Wait Problem

German scientists have too much time on their hands. Instead of devoting themselves to something important, like curing people who enjoy wearing lederhosen, they’ve instead been preoccupied with researching how much time the average person, over an average 78-year lifespan, sits on the toilet. Six months, if you’d like to know.     

According to a study published in the German science magazine Geo Wissen (which I was reading while sitting on the toilet), the average person will also spend five and a half years watching television, four years doing housework, and twenty-four years and four months sleeping.  

For some reason I was particularly struck by how much of a lifetime a normal commuter spends stuck in traffic. Six months. Six months waiting for a light to change, an accident to be cleared, rush hour to start rushing… Six months sitting in a car.

Standing in line at a checkout aisle irks me the most. Especially when there are twenty cash registers but only one is open. I always get behind the person who wants to pay for a Kit Kat with a personal check. Or takes ten minutes to dig through her purse for exact change, like there’s an “Exact Change Award” or something. Or I get behind a guy who knows the cashier, and he and Hello My Name Is Gladys bring time to a standstill as they exchange details about their recent colonoscopies.

I should be more patient in these circumstances, but I guess I have a wait problem.

Of course, nothing’s so difficult at times as waiting on God to do something you want Him to. Part of the problem, of course, is that God may not be planning to do the thing you want Him to. And He’s under no compulsion to do it either (because He’s God, y’know, not a genie).

We’re not Aladdins. God doesn’t grant us whatever we wish if we just pray hard enough for it, let alone always grant it right away. There is power in sincere prayer, but prayer is not always answered the way we desire, even when it’s fervently and consistently prayed on behalf of someone else. Whatever God bestows or denies, I’ve become convinced of one thing in the midst of confusion and perplexity and impatience: Whether the answer to prayer is “yes”, “no” or “not yet”, the response is from a supremely loving, perfectly wise God who has our best interests at heart. 

Not surprisingly, the hardest thing for me is to learn to see the blessing in “no” or “not yet”. For so long I’ve wanted certain things my way and now.
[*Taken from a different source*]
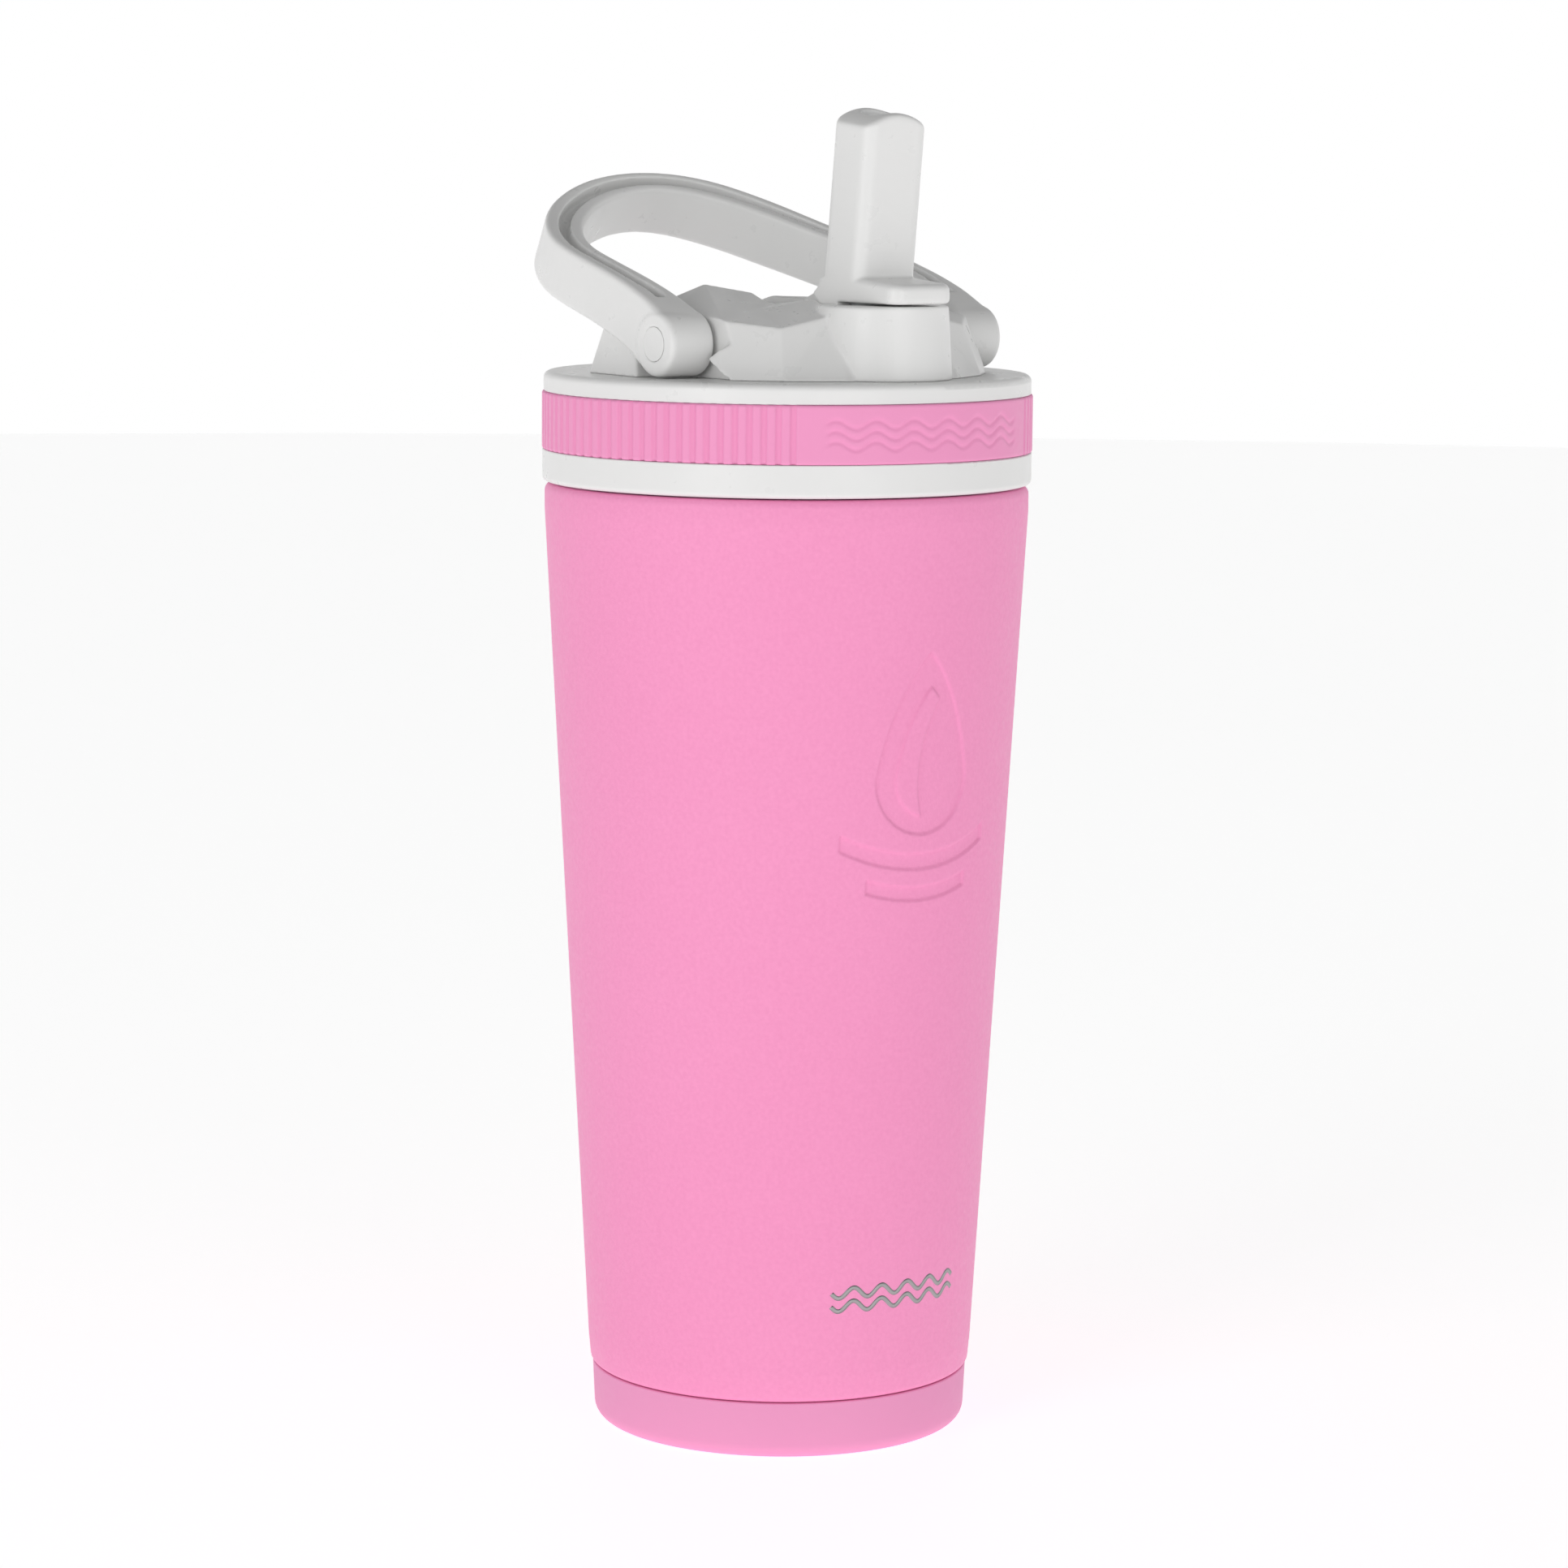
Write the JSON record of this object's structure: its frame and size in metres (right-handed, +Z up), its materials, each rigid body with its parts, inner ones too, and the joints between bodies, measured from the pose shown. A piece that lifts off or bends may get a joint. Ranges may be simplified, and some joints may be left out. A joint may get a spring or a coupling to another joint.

But God the Father deals with me the way any capable parent ought to handle a selfish, impatient child: He teaches me not only that I shouldn’t expect to always get what I want, when I want, but also that what I want is not necessarily what’s best for me.   

A sign of spiritual maturity is when our prayers are a lot less like “Lord, bless me and bless me now” and a lot more like “Lord, make me now a blessing to others.” Then the tyranny of self-centeredness is toppled and we experience the joy that comes from realizing that our deepest needs are met in meeting the needs of others. When I don’t insist on having things my way, impatience retreats like a Hollywood celebrity invited to a Republican fundraiser.

God’s timing is often frustrating to us, but the promise in the Book of Isaiah is that “those who hope in the Lord will renew their strength. They will soar on wings like eagles.” If you want to fly like an eagle, not an ego, then put your hope in the Lord to make you a patient, others-centered person.

Have you decided to do it yet? Have you? C’mon, I haven’t got all day.